Europa rückt zusammen
Du lebst nun schon seit drei Jahren in Deutschland. Bist du mittlerweile mehr Deutsche als Griechin?
Ich bin Griechin. Die Erfahrung der Migration war aber sehr prägend für mich. Dass ich in Deutschland lebe, ist ein wichtiger Teil von mir. In Griechenland wird man immer meinen deutschen Einfluss spüren, aber in Deutschland werde ich auch immer eine Griechin sein – und das ist gut so.
Du organisierst am Schauspiel Gastspiele und baust ein internationales Netzwerk an Partnern auf. Hilft dir dein europäischer Migrationshintergrund bei deinem Job?
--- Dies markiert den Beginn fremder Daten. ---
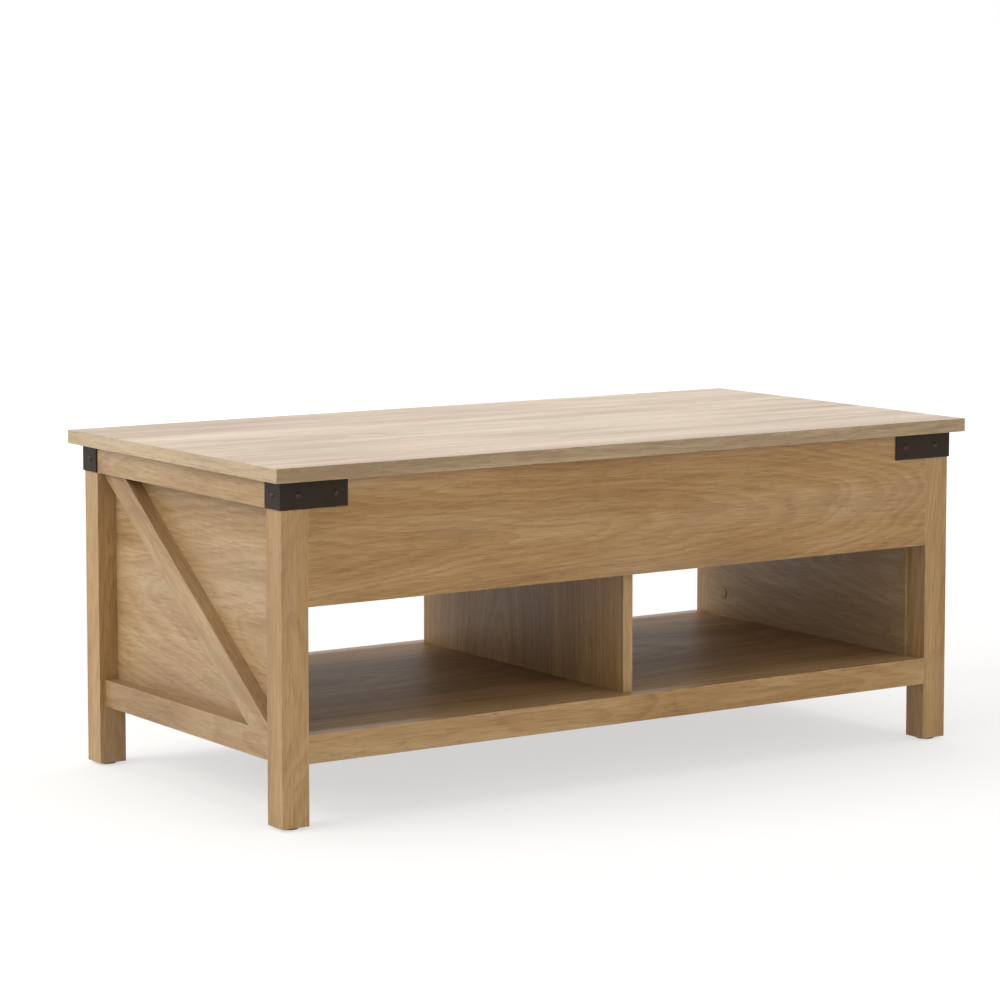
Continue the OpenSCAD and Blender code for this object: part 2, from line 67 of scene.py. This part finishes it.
class Shader:
    """One material's node tree, built by short calls."""

    def __init__(self, name):
        self.material = bpy.data.materials.new(name)
        self.material.use_nodes = True
        self.tree = self.material.node_tree
        self.tree.nodes.clear()

    def node(self, kind, inputs=(), **props):
        made = self.tree.nodes.new("ShaderNode" + kind)
        for key, value in props.items():
            setattr(made, key, value)
        for socket, value in dict(inputs).items():
            self.feed(made.inputs[socket], value)
        return made

    def feed(self, socket, value):
        if isinstance(value, bpy.types.NodeSocket):
            self.tree.links.new(value, socket)
        else:
            socket.default_value = value

    def math(self, operation, *values):
        made = self.node("Math", operation=operation)
        for i, value in enumerate(values):
            self.feed(made.inputs[i], value)
        return made.outputs[0]

    def add(self, a, b):
        return self.math("ADD", a, b)

    def times(self, a, b):
        return self.math("MULTIPLY", a, b)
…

Auf jeden Fall. Interkulturelle Kompetenzen sind sehr wichtig für meine Arbeit im Theater, da ich mit unterschiedlichen Kooperationspartnern umgehen muss. Meistens kommuniziert man dann auf Englisch. Aber gerade für das Festival haben meine Mitarbeiterin Alina, die in Moskau geboren ist, und ich die Möglichkeit, mit den Partnern in unseren Muttersprachen zu kommunizieren. Besonders freut mich, dass das Theater in Europa in den letzten Jahren immer mehr zusammengewachsen ist.
Was meinst du damit?
In den letzten Jahren konnte man einen Prozess beobachten. Durch die Digitalisierung stehen den Schauspielhäusern neue Kanäle zur Verfügung, um Partnerschaften zu knüpfen und aufrechtzuerhalten. Durch Festivals und Kooperationen wurde der Kontakt der Kultureinrichtungen in Europa immer intensiver.
Woran könnte das liegen?
Theatermacher sind offen und neugierig. Sie wollen sehen, was die Kollegen machen und wie sie arbeiten. Ich habe in den letzten Jahren schon einige Male erlebt, dass sich ein Regisseur durch den Kontakt zu einem internationalen Partner in seiner Arbeitsweise beeinflussen ließ.
Wie bist du denn überhaupt nach Deutschland und ans Schauspiel Stuttgart gekommen?
Den Großteil meines Lebens habe ich in Griechenland verbracht. Ich bin in Athen aufgewachsen, habe dort studiert und gearbeitet. 2012 zog ich dann nach Österreich, weil mein Mann aufgrund der Finanzkrise im Ausland Arbeit suchen musste – ich habe ihn dann begleitet. 2015 zog ich dann nach Deutschland – diesmal aus beruflichen Gründen. Ich habe dann beim Schauspiel Stuttgart meinen jetzigen Job angenommen.
Wie war für dich deine Anfangszeit in Österreich?
Als ich nach Österreich kam, konnte ich kaum Deutsch und kannte niemanden. Im Theater habe ich dann die neue Sprache gelernt, gearbeitet und Freundschaften geschlossen. Das Theater war mein Zuhause.
Doch dann musstest du das Theater dort, dein neugewonnenes Zuhause, verlassen: wieder ein neues Land, wieder kanntest du niemanden. Wie verlief dein Start im Schauspiel Stuttgart?
Ich wurde mit offenen Armen empfangen. Ich denke, dass Kultureinrichtungen sehr gut darin sind, Fremde aufzunehmen. Die Menschen hier sind sehr rücksichtsvoll. Sie helfen mir, mein Deutsch zu verbessern, indem sie meine Fehler korrigieren. Sie sprechen aber auch mal Englisch mit mir, wenn ich müde werde.
Du bist an deinem Arbeitsplatz momentan vor allem für das Festival „The Future of Europe“ zuständig. Was ist der Gedanke des Festivals?
Beim Festival geht es darum, über das Thema Europa nachzudenken und internationale Kunst zu erleben. Interkulturalität und Internationalität können durch den künstlerischen Prozess optimal dargestellt werden. Denn das Theater kann und soll für Integration und einen interkulturellen Austausch sorgen.
Worauf freust du dich dort am meisten?
Ein Highlight sind für mich die griechischen Aufführungen. Ich habe nicht oft die Gelegenheit, hier in Deutschland ein Theaterstück auf Griechisch erleben zu dürfen.